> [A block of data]
+ + + +
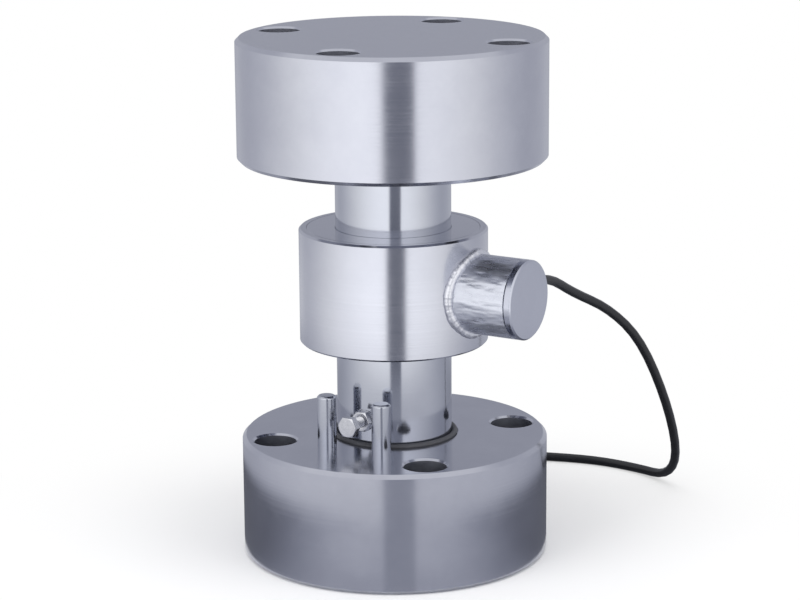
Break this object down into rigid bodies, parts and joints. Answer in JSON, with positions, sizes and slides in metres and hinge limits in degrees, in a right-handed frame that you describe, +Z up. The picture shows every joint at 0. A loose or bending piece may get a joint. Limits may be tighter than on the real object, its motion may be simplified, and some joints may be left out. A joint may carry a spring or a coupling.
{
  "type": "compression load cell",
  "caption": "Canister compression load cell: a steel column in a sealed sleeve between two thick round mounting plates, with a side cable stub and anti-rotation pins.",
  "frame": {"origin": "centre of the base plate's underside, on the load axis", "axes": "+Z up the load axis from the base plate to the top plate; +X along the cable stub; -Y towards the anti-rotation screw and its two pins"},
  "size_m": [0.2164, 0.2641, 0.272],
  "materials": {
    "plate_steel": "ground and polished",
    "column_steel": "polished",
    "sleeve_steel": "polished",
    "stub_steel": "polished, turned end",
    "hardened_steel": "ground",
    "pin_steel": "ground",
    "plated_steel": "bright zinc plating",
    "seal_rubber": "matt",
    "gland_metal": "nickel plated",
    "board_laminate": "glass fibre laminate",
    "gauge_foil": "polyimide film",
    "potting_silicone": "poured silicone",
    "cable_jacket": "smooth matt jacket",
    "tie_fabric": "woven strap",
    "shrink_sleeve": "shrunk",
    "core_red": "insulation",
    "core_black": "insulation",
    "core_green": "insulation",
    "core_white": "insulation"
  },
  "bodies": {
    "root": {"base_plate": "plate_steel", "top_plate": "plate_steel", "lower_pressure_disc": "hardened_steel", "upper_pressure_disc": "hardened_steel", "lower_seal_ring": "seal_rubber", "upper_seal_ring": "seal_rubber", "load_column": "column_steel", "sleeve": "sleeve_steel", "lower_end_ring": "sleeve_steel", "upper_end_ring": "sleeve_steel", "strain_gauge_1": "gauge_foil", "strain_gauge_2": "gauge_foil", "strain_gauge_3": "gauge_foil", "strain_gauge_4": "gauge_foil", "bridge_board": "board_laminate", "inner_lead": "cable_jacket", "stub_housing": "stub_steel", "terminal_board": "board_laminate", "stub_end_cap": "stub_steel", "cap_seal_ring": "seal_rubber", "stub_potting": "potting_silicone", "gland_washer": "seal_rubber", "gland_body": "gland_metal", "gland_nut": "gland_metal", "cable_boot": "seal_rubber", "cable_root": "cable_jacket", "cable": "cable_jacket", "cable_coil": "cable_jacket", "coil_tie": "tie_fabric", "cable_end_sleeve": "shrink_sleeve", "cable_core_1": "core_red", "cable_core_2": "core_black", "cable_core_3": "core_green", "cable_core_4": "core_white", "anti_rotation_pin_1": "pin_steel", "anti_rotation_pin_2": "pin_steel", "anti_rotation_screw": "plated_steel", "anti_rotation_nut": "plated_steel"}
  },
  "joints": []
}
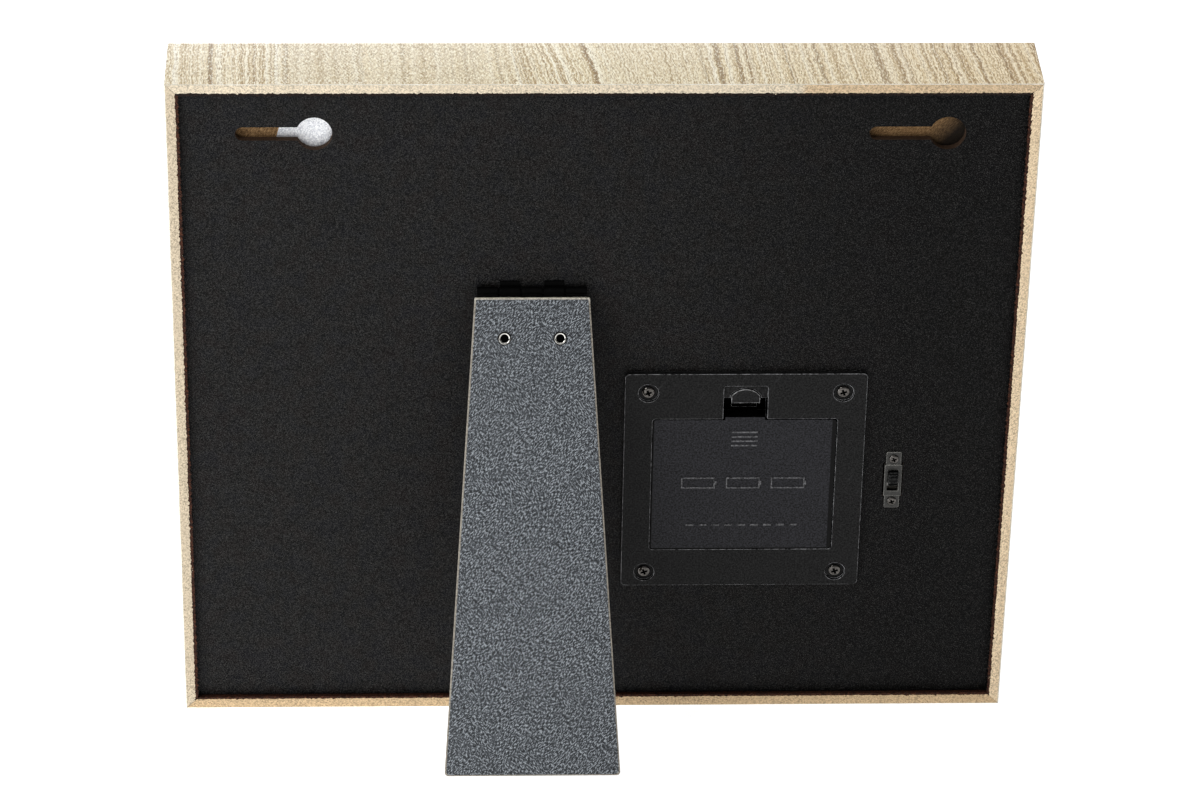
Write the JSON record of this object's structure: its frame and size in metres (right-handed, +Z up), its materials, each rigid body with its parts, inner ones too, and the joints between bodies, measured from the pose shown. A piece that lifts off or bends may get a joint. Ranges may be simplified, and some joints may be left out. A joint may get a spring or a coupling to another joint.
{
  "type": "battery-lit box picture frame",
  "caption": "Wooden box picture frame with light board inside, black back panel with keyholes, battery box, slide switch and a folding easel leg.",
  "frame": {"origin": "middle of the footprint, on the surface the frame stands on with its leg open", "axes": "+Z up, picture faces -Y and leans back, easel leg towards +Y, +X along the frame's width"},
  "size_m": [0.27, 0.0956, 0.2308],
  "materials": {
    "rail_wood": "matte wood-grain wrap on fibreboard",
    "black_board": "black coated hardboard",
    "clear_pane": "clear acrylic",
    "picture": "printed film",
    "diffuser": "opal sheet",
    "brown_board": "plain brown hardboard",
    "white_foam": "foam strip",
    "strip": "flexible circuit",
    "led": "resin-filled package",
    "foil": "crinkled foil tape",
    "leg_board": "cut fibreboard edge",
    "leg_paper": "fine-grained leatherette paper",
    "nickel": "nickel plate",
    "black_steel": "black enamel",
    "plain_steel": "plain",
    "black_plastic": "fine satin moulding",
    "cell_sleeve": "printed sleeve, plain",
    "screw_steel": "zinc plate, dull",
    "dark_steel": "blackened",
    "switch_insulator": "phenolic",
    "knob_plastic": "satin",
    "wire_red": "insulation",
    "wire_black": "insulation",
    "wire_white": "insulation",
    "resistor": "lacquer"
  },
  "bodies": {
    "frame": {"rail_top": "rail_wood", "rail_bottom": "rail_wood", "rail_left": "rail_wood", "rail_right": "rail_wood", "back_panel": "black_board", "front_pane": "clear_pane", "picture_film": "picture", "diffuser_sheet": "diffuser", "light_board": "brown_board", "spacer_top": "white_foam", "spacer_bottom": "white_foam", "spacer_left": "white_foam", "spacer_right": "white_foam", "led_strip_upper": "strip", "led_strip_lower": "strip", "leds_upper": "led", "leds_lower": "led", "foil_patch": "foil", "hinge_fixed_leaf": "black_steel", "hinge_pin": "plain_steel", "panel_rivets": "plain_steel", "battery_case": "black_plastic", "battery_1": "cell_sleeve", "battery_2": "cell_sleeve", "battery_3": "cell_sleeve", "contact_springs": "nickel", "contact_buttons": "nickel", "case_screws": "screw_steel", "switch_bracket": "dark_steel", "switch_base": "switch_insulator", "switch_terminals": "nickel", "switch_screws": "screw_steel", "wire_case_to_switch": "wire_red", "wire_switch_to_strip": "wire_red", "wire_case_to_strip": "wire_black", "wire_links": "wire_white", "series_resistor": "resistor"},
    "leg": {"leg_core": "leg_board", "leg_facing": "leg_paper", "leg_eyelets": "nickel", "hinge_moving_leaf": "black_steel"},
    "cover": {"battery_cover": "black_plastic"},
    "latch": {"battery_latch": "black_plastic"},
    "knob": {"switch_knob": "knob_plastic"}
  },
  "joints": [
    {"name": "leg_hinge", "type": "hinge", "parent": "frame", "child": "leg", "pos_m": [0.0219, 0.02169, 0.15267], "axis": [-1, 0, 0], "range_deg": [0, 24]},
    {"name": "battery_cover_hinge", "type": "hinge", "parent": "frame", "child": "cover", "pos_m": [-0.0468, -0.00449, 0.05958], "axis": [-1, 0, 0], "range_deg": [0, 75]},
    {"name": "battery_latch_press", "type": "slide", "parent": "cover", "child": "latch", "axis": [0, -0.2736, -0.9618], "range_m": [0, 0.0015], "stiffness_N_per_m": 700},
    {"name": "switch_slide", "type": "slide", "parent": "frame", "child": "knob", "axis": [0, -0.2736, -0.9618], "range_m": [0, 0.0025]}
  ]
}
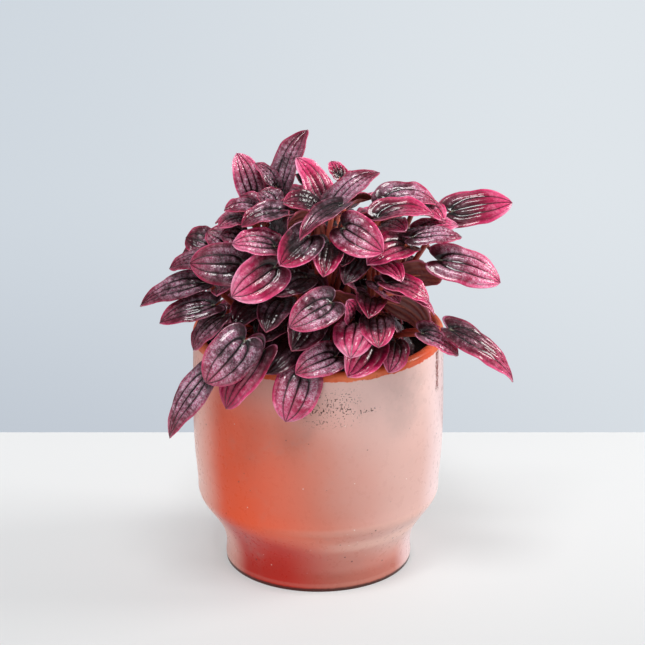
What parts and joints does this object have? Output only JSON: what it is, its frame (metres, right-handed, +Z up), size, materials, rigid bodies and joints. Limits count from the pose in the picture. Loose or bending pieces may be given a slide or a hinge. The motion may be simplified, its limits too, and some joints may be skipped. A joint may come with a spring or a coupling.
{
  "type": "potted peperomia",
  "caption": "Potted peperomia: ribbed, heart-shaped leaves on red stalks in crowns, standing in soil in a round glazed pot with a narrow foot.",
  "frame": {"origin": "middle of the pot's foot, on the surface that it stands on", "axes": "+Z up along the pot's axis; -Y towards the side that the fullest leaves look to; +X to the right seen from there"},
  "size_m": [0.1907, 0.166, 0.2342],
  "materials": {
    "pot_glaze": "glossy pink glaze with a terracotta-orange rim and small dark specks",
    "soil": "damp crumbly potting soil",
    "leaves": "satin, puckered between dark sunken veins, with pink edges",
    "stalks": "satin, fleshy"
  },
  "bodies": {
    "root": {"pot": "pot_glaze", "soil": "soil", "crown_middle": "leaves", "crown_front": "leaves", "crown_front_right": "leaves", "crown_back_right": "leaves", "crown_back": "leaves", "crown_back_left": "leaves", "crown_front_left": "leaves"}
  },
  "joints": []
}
+ + + +
Please give back all of the records exactly as written.

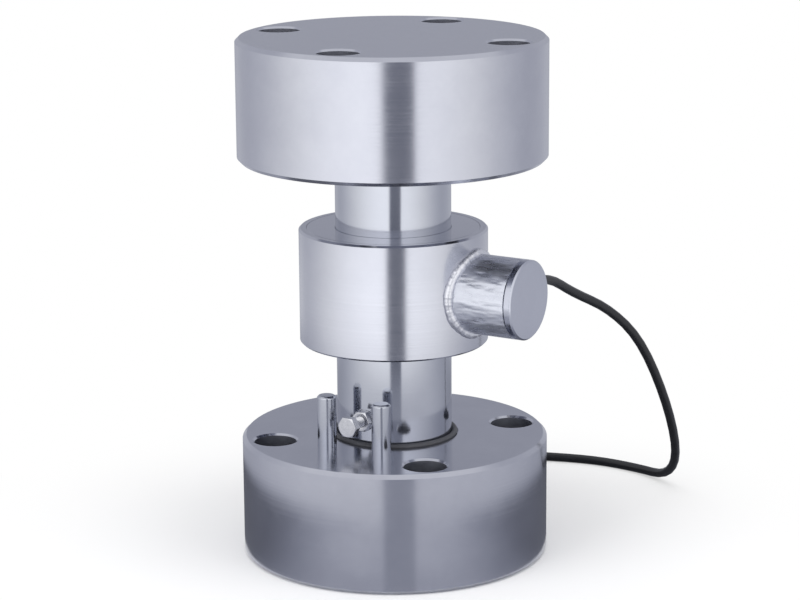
Break this object down into rigid bodies, parts and joints. Answer in JSON, with positions, sizes and slides in metres and hinge limits in degrees, in a right-handed frame that you describe, +Z up. The picture shows every joint at 0. A loose or bending piece may get a joint. Limits may be tighter than on the real object, its motion may be simplified, and some joints may be left out. A joint may carry a spring or a coupling.
{
  "type": "compression load cell",
  "caption": "Canister compression load cell: a steel column in a sealed sleeve between two thick round mounting plates, with a side cable stub and anti-rotation pins.",
  "frame": {"origin": "centre of the base plate's underside, on the load axis", "axes": "+Z up the load axis from the base plate to the top plate; +X along the cable stub; -Y towards the anti-rotation screw and its two pins"},
  "size_m": [0.2164, 0.2641, 0.272],
  "materials": {
    "plate_steel": "ground and polished",
    "column_steel": "polished",
    "sleeve_steel": "polished",
    "stub_steel": "polished, turned end",
    "hardened_steel": "ground",
    "pin_steel": "ground",
    "plated_steel": "bright zinc plating",
    "seal_rubber": "matt",
    "gland_metal": "nickel plated",
    "board_laminate": "glass fibre laminate",
    "gauge_foil": "polyimide film",
    "potting_silicone": "poured silicone",
    "cable_jacket": "smooth matt jacket",
    "tie_fabric": "woven strap",
    "shrink_sleeve": "shrunk",
    "core_red": "insulation",
    "core_black": "insulation",
    "core_green": "insulation",
    "core_white": "insulation"
  },
  "bodies": {
    "root": {"base_plate": "plate_steel", "top_plate": "plate_steel", "lower_pressure_disc": "hardened_steel", "upper_pressure_disc": "hardened_steel", "lower_seal_ring": "seal_rubber", "upper_seal_ring": "seal_rubber", "load_column": "column_steel", "sleeve": "sleeve_steel", "lower_end_ring": "sleeve_steel", "upper_end_ring": "sleeve_steel", "strain_gauge_1": "gauge_foil", "strain_gauge_2": "gauge_foil", "strain_gauge_3": "gauge_foil", "strain_gauge_4": "gauge_foil", "bridge_board": "board_laminate", "inner_lead": "cable_jacket", "stub_housing": "stub_steel", "terminal_board": "board_laminate", "stub_end_cap": "stub_steel", "cap_seal_ring": "seal_rubber", "stub_potting": "potting_silicone", "gland_washer": "seal_rubber", "gland_body": "gland_metal", "gland_nut": "gland_metal", "cable_boot": "seal_rubber", "cable_root": "cable_jacket", "cable": "cable_jacket", "cable_coil": "cable_jacket", "coil_tie": "tie_fabric", "cable_end_sleeve": "shrink_sleeve", "cable_core_1": "core_red", "cable_core_2": "core_black", "cable_core_3": "core_green", "cable_core_4": "core_white", "anti_rotation_pin_1": "pin_steel", "anti_rotation_pin_2": "pin_steel", "anti_rotation_screw": "plated_steel", "anti_rotation_nut": "plated_steel"}
  },
  "joints": []
}
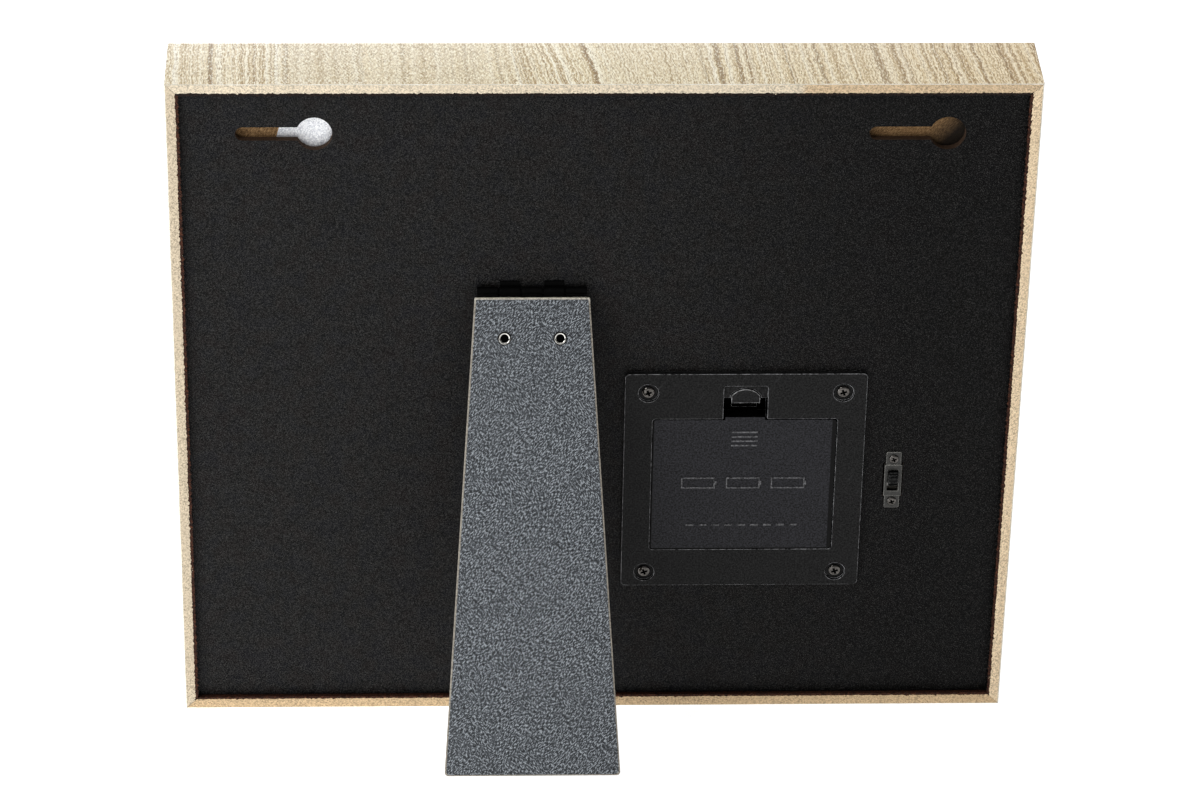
Write the JSON record of this object's structure: its frame and size in metres (right-handed, +Z up), its materials, each rigid body with its parts, inner ones too, and the joints between bodies, measured from the pose shown. A piece that lifts off or bends may get a joint. Ranges may be simplified, and some joints may be left out. A joint may get a spring or a coupling to another joint.
{
  "type": "battery-lit box picture frame",
  "caption": "Wooden box picture frame with light board inside, black back panel with keyholes, battery box, slide switch and a folding easel leg.",
  "frame": {"origin": "middle of the footprint, on the surface the frame stands on with its leg open", "axes": "+Z up, picture faces -Y and leans back, easel leg towards +Y, +X along the frame's width"},
  "size_m": [0.27, 0.0956, 0.2308],
  "materials": {
    "rail_wood": "matte wood-grain wrap on fibreboard",
    "black_board": "black coated hardboard",
    "clear_pane": "clear acrylic",
    "picture": "printed film",
    "diffuser": "opal sheet",
    "brown_board": "plain brown hardboard",
    "white_foam": "foam strip",
    "strip": "flexible circuit",
    "led": "resin-filled package",
    "foil": "crinkled foil tape",
    "leg_board": "cut fibreboard edge",
    "leg_paper": "fine-grained leatherette paper",
    "nickel": "nickel plate",
    "black_steel": "black enamel",
    "plain_steel": "plain",
    "black_plastic": "fine satin moulding",
    "cell_sleeve": "printed sleeve, plain",
    "screw_steel": "zinc plate, dull",
    "dark_steel": "blackened",
    "switch_insulator": "phenolic",
    "knob_plastic": "satin",
    "wire_red": "insulation",
    "wire_black": "insulation",
    "wire_white": "insulation",
    "resistor": "lacquer"
  },
  "bodies": {
    "frame": {"rail_top": "rail_wood", "rail_bottom": "rail_wood", "rail_left": "rail_wood", "rail_right": "rail_wood", "back_panel": "black_board", "front_pane": "clear_pane", "picture_film": "picture", "diffuser_sheet": "diffuser", "light_board": "brown_board", "spacer_top": "white_foam", "spacer_bottom": "white_foam", "spacer_left": "white_foam", "spacer_right": "white_foam", "led_strip_upper": "strip", "led_strip_lower": "strip", "leds_upper": "led", "leds_lower": "led", "foil_patch": "foil", "hinge_fixed_leaf": "black_steel", "hinge_pin": "plain_steel", "panel_rivets": "plain_steel", "battery_case": "black_plastic", "battery_1": "cell_sleeve", "battery_2": "cell_sleeve", "battery_3": "cell_sleeve", "contact_springs": "nickel", "contact_buttons": "nickel", "case_screws": "screw_steel", "switch_bracket": "dark_steel", "switch_base": "switch_insulator", "switch_terminals": "nickel", "switch_screws": "screw_steel", "wire_case_to_switch": "wire_red", "wire_switch_to_strip": "wire_red", "wire_case_to_strip": "wire_black", "wire_links": "wire_white", "series_resistor": "resistor"},
    "leg": {"leg_core": "leg_board", "leg_facing": "leg_paper", "leg_eyelets": "nickel", "hinge_moving_leaf": "black_steel"},
    "cover": {"battery_cover": "black_plastic"},
    "latch": {"battery_latch": "black_plastic"},
    "knob": {"switch_knob": "knob_plastic"}
  },
  "joints": [
    {"name": "leg_hinge", "type": "hinge", "parent": "frame", "child": "leg", "pos_m": [0.0219, 0.02169, 0.15267], "axis": [-1, 0, 0], "range_deg": [0, 24]},
    {"name": "battery_cover_hinge", "type": "hinge", "parent": "frame", "child": "cover", "pos_m": [-0.0468, -0.00449, 0.05958], "axis": [-1, 0, 0], "range_deg": [0, 75]},
    {"name": "battery_latch_press", "type": "slide", "parent": "cover", "child": "latch", "axis": [0, -0.2736, -0.9618], "range_m": [0, 0.0015], "stiffness_N_per_m": 700},
    {"name": "switch_slide", "type": "slide", "parent": "frame", "child": "knob", "axis": [0, -0.2736, -0.9618], "range_m": [0, 0.0025]}
  ]
}
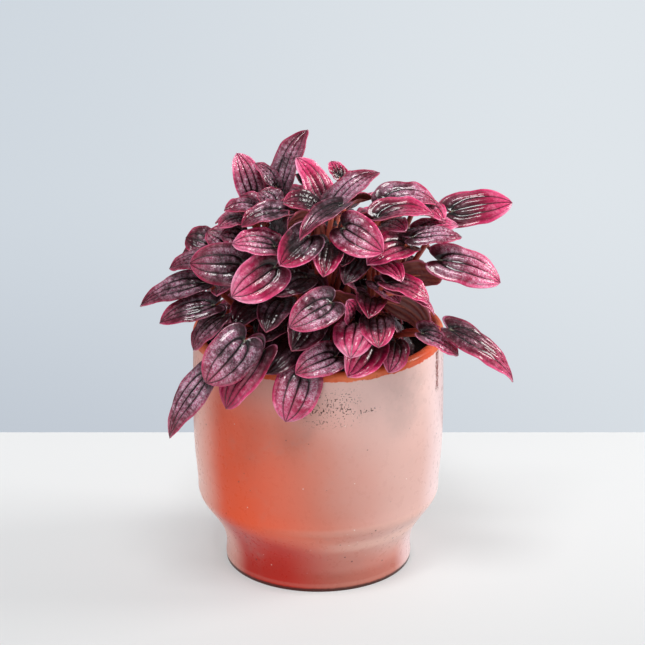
What parts and joints does this object have? Output only JSON: what it is, its frame (metres, right-handed, +Z up), size, materials, rigid bodies and joints. Limits count from the pose in the picture. Loose or bending pieces may be given a slide or a hinge. The motion may be simplified, its limits too, and some joints may be skipped. A joint may come with a spring or a coupling.
{
  "type": "potted peperomia",
  "caption": "Potted peperomia: ribbed, heart-shaped leaves on red stalks in crowns, standing in soil in a round glazed pot with a narrow foot.",
  "frame": {"origin": "middle of the pot's foot, on the surface that it stands on", "axes": "+Z up along the pot's axis; -Y towards the side that the fullest leaves look to; +X to the right seen from there"},
  "size_m": [0.1907, 0.166, 0.2342],
  "materials": {
    "pot_glaze": "glossy pink glaze with a terracotta-orange rim and small dark specks",
    "soil": "damp crumbly potting soil",
    "leaves": "satin, puckered between dark sunken veins, with pink edges",
    "stalks": "satin, fleshy"
  },
  "bodies": {
    "root": {"pot": "pot_glaze", "soil": "soil", "crown_middle": "leaves", "crown_front": "leaves", "crown_front_right": "leaves", "crown_back_right": "leaves", "crown_back": "leaves", "crown_back_left": "leaves", "crown_front_left": "leaves"}
  },
  "joints": []
}